A tropical storm has left 69 people dead in China, reports said on Thursday, after it lashed Taiwan with typhoon-grade winds and rain.
Super Typhoon Nepartak brought chaos to Taiwan last week, forcing more than 15,000 people to flee their homes as part of the nation saw its strongest winds in more than a century.
It had weakened to a tropical storm by the time it made landfall in China’s Fujian Province on Saturday last week, but still wreaked havoc, with pictures showing cars upended, buildings ripped apart and towns left wallowing in a thick sludge of brown mud.

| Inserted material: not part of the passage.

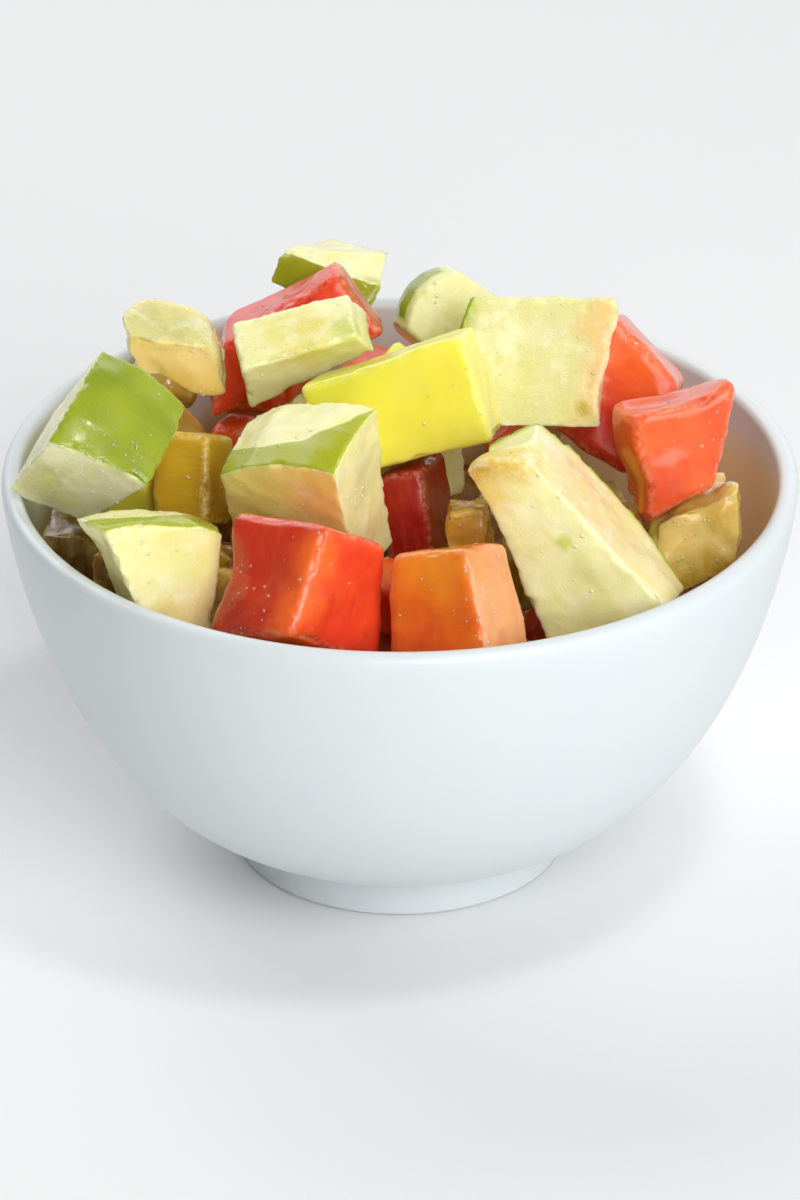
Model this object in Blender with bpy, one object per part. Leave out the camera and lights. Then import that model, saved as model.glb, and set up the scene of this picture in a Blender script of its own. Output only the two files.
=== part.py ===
# Fruit salad in a porcelain bowl: chunks of apple, papaya, mango and pineapple.
# Metres, +Z up. The origin is the middle of the foot ring, on the table.
# Chunk sizes and places are given in millimetres and turned into metres by MM.

import math

import bmesh
import bpy
from mathutils import Euler, Vector

MM = 0.001

# ---- bowl, in metres ----
BOWL_RADIUS = 0.065
BOWL_HEIGHT = 0.0684
WALL = 0.0033
BODY_BOTTOM = 0.0048       # where the body's outer curve would reach the axis
FLOOR_TOP = 0.0085         # where its inner curve does
CURVE_HEIGHT_POWER = 1.4   # the body's outline is a superellipse with these two powers
CURVE_RADIUS_POWER = 3.5
FOOT_RADIUS = 0.0270
FOOT_NECK_RADIUS = 0.0268  # where the foot meets the body
FOOT_NECK_HEIGHT = 0.0066
FOOT_RING_WIDTH = 0.0040
FOOT_RECESS_DEPTH = 0.0030
FOOT_EDGE = 0.0006         # chamfer under the foot ring
BOWL_SIDES = 64
BODY_STEPS = 11            # rows of faces from the foot to the lip, on each side
LIP_STEPS = 4

# ---- core under the visible fruit ----
CORE_GAP = 0.0006          # between the core and the bowl's inside
CORE_EDGE_HEIGHT = 0.0450
CORE_CROWN = 0.0090        # how much higher its middle is
CORE_SIDES = 40
CORE_STEPS = 7             # rows of faces up its side, and over its crown
CROWN_STEPS = 4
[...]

By Thursday, more than half a million people had been forced to evacuate and about 8,300 homes had been destroyed, Xinhua news agency reported.
Later in the day, Xinhua said that 69 people in Fujian had been killed, up from an earlier toll of 21, with six missing.
Direct economic losses had reached 10 billion yuan (US$1.5 billion), Xinhua said, adding that the storm had destroyed 19,510 hectares of crops and forced 233 factories to suspend production.
Nepartak killed three people in Taiwan and injured more than 300, according to the Central Emergency Operations Center.
Xinhua said in a separate report that in incidents not necessarily related to the storm, floods across China had left 237 dead and 93 missing as of Wednesday.
It did not specify the time period within which the fatalities occurred.
Flooding is common during the summer monsoon season in southern China, but rainfall has been particularly heavy this year and many areas have been lashed by torrential rains.